Determination of the mutation responsible for tachycardia in ENU mutant strain HLB468.
In: Student Reports, Summer 2016, Jackson Laboratory
Dr. Karen Svenson
Tachycardia, or a fast heart rate, is a cardiac condition with a number of unpleasant symptoms that is not well understood. Tachycardia in humans is characterized by a resting heart rate of over 100 bpm and is associated with symptoms such as palpitations, tiredness, chest pain, and exercise intolerance, as well as psychiatric problems such as anxiety and depression.
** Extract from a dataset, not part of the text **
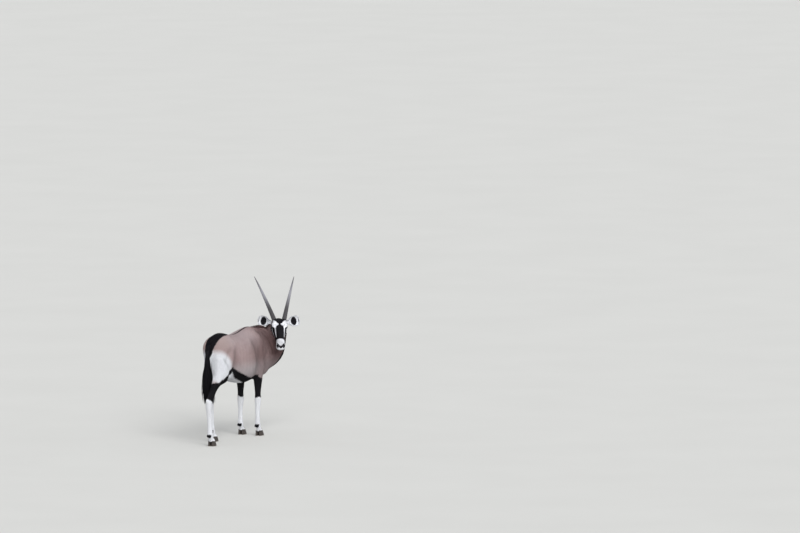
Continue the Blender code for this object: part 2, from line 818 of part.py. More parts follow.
def floor_block():
    """The space below the hooves' top edge."""
    around = ((-2, -2), (2, -2), (2, 2), (-2, 2))
    return block("floor_block", [(x, y, z) for z in (-0.1, HOOF_TOP) for x, y in around])


def centre_under(pieces):
    """Shifts every piece so that the middle of their box stands at the origin."""
    points = [v.co for item in pieces for v in item.data.vertices]
    low = Vector(min(p[i] for p in points) for i in range(3))
    high = Vector(max(p[i] for p in points) for i in range(3))
    move = Matrix.Translation((-(low.x + high.x) / 2, -(low.y + high.y) / 2, -low.z))
    for item in pieces:
        item.data.transform(move)
        item.data.shade_smooth()
        item.data.set_sharp_from_angle(angle=SHARP)


def main():
    head_piece = head()
    torso = body()
    torso.name = "torso"
    boolean(torso, grown(head_piece), "DIFFERENCE")
    keep_largest(torso)

    neck_piece = copy_of(torso, "neck")
    boolean(neck_piece, neck_block(0.0), "INTERSECT")
    keep_largest(neck_piece)
    as_piece(neck_piece, FAWN)
    boolean(torso, neck_block(GAP), "DIFFERENCE")
    keep_largest(torso)

    legs = []
    for side in (-1, 1):
        back = hind_place(side)[0]
        inner = 0.004 + side * HIP_SWAY
        fore = (side, 0.275, 0.500, 0.020, FORE_CROTCH, FORE_OUTER, 0.40)
        hind = (side, -1.0, -0.200 - 0.35 * back, inner, HIND_CROTCH, HIND_OUTER, 0.40)
        legs.append(part_leg(torso, "foreleg_" + side_name(side), fore))
        legs.append(part_leg(torso, "hindleg_" + side_name(side), hind))
    for leg in legs:
        boolean(leg, floor_block(), "DIFFERENCE")
        keep_largest(leg)
    hooves = []
    for side in (-1, 1):
        hock_x, hock_y = hind_place(side)[1:]
        hooves += hoof("fore", side, FORE_X + 0.036, side * STANCE_Y)
        hooves += hoof("hind", side, hock_x + 0.050, hock_y)

    union(neck_piece, crest_locks(0.10, 0.94))
    keep_largest(neck_piece)
    tail_piece = tail()
    for neighbour in [torso] + legs:
        boolean(tail_piece, grown(neighbour), "DIFFERENCE")
        keep_largest(tail_piece)

    added = []
    for side in (-1, 1):
        horn_piece, ear_piece = horn(side), ear(side)
        for piece, neighbour in ((horn_piece, head_piece), (ear_piece, head_piece), (ear_piece, horn_piece)):
            boolean(piece, grown(neighbour), "DIFFERENCE")
            keep_largest(piece)
        boolean(neck_piece, grown(ear_piece), "DIFFERENCE")
        keep_largest(neck_piece)
        added += [horn_piece, ear_piece, eyeball(side)]
    centre_under([torso, neck_piece, head_piece, tail_piece] + legs + hooves + added)


main()
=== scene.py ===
"""Gemsbok looking back over its right shoulder: hide, coat, markings, horns and eyes."""

import math

import bpy
import bmesh
import numpy as np
from mathutils import Matrix, Vector
from mathutils.bvhtree import BVHTree


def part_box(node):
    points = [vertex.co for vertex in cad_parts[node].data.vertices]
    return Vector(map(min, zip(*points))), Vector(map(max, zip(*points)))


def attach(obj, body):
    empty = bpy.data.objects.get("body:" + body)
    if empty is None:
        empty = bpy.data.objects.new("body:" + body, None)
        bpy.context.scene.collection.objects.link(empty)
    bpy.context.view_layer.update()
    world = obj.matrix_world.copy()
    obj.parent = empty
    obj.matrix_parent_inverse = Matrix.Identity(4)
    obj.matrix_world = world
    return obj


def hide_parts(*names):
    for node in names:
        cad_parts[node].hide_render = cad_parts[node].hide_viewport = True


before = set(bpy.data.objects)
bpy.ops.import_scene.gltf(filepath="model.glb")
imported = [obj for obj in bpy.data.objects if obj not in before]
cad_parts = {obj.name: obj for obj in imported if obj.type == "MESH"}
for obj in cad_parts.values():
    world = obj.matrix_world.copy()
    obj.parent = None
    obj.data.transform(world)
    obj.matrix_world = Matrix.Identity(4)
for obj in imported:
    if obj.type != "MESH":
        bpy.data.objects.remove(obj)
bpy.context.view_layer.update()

# Driving sizes, in metres, with the trunk facing +X and the hooves on Z = 0
WITHERS = (0.33, 0.0, 1.2)
FORE_X, HIND_X = 0.385, -0.5
STANCE_Y = 0.108
RIGHT_HIND_BACK, LEFT_HIND_BACK = 0.24, -0.15
HIP_SWAY = -0.05
HORN_LENGTH, HORN_LEAN, HORN_SPREAD, HORN_BEND = 0.9, 13.0, 11.2, 9.0
EAR_LENGTH = 0.158
TAIL_ROOT = (-0.58, -0.046, 1.05)
TAIL_TIP_Z, TAIL_SWAY = 0.43, -0.022
HORN_RINGS, HORN_RINGED = 31, 0.66
MANE_HALF_WIDTH = 0.016
HEAD_AT = (0.807, -0.138, 1.288)
HEAD_YAW, HEAD_PITCH, HEAD_TILT = math.radians(-146), math.radians(42.5), math.radians(-0.5)
EYE_AT = (0.14, 0.064, -0.046)
EYE_RADIUS = 0.0205
HOOF_TOP = 0.058
HIDE_END = HOOF_TOP - 0.006
COAT_DEPTH = 0.004
LIMB_SQUARENESS, NECK_SQUARENESS = 2.1, 1.8

# The right side and the left side
SIDES = (-1, 1)

# Cells and smoothing of the skins, the rim beside their folds, and how near counts as on the face
BODY_VOXEL, FACE_VOXEL = 0.006, 0.0028
BODY_PASSES, FACE_PASSES = 110, 40
FOLD_RIM = 0.25
ON_FACE, MARKED_FACE = 0.004, 0.003

# How wide a marking's edge frays, the field of a wholly black piece, and where the legs begin
FACE_EDGE, BODY_EDGE, EAR_EDGE = 0.0018, 0.006, 0.0015
ALL_BLACK = 0.05
LEG_TOP = 0.66

# The photograph's view
VIEW_AZIMUTH, VIEW_ELEVATION = -61.4, 5.5
PICTURE_SIZE = (800, 533)
SENSOR_WIDTH = 36.0
PIXELS_PER_METRE = 92.0
WITHERS_PIXEL = (246.5, 326.0)
CAMERA_DISTANCE = 97.0

# Numbers of tufts and locks, their proportions, and the fineness of horns, ears and claws
COAT_TUFTS = 290000
EAR_TUFTS, EAR_FRINGE = 8000, 1100
MANE_LOCKS, TAIL_LOCKS, LASHES = 3200, 3600, 30
LOCK_FLATNESS, TUFT_FLATNESS, TUFT_SLENDERNESS = 0.35, 0.6, 0.055
ROOT_DEPTH = 0.0008
HORN_STEPS, HORN_COLUMNS, EAR_COLUMNS, CLAW_COLUMNS = 420, 40, 19, 36

rng = np.random.default_rng(11)


def remember(made):
    """Links a new object to the scene."""
    bpy.context.scene.collection.objects.link(made)
    return made


def object_from(name, work):
    """A new object with the shape of a work mesh, which is freed."""
    mesh = bpy.data.meshes.new(name)
    work.to_mesh(mesh)
    work.free()
    return remember(bpy.data.objects.new(name, mesh))


# Forms, the same as the solids but finer
def smooth_values(stations, steps):
    """Catmull-Rom values between the rows of a table of stations."""
    rows = np.array(stations, float)
    rows = np.vstack([2 * rows[0] - rows[1], rows, 2 * rows[-1] - rows[-2]])
    out = []
    for i in range(1, len(rows) - 2):
        a, b, c, d = rows[i - 1 : i + 3]
        for k in range(steps):
            t = k / steps
            square = (2 * a - 5 * b + 4 * c - d) * t * t
            out.append(0.5 * (2 * b + (c - a) * t + square + (3 * b - a - 3 * c + d) * t ** 3))
    out.append(rows[-2])
    return np.array(out)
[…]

Therapeutic options for reducing heart rate and diminishing the symptoms are not well-developed due to the fact that we have not yet achieved an understanding of the syndrome’s underlying mechanisms. Mouse models are useful in advancing our knowledge of human disease, and to develop new research models, chemical mutagenesis followed by phenotypic assessment can be performed. ENU mutagenesis of mouse strain C57 BL/6J (B6) generated a mutant strain, C57BL/6J-Hlb468/J (HLB468), with a robust phenotype of tachycardia, discovered by analysis of electrocardiogram (EKG) data. The mutation was mapped to chromosome 9, and the HLB468 exome was sequenced and compared to a reference sequence obtained from B6. Single nucleotide polymorphisms (SNPs) within candidate genes in the confidence interval were evaluated utilizing PCR to test for the presence of the mutation in HLB468 colony animals. A SNP in the Hcn4 gene was a top candidate due to the fact that the HCN4 channels of the sinoatrial node (SAN) are an essential component of the cardiac conduction process. We have identified a SNP in the Hcn4 gene that results in a robust tachycardiac phenotype in the strain HLB468. This is a novel mouse mutation that adds a new mouse model to the study of cardiac conductance and tachycardia.
Anderson, Emma, "Determination of the mutation responsible for tachycardia in ENU mutant strain HLB468." (2016). Summer and Academic Year Student Reports. 2517.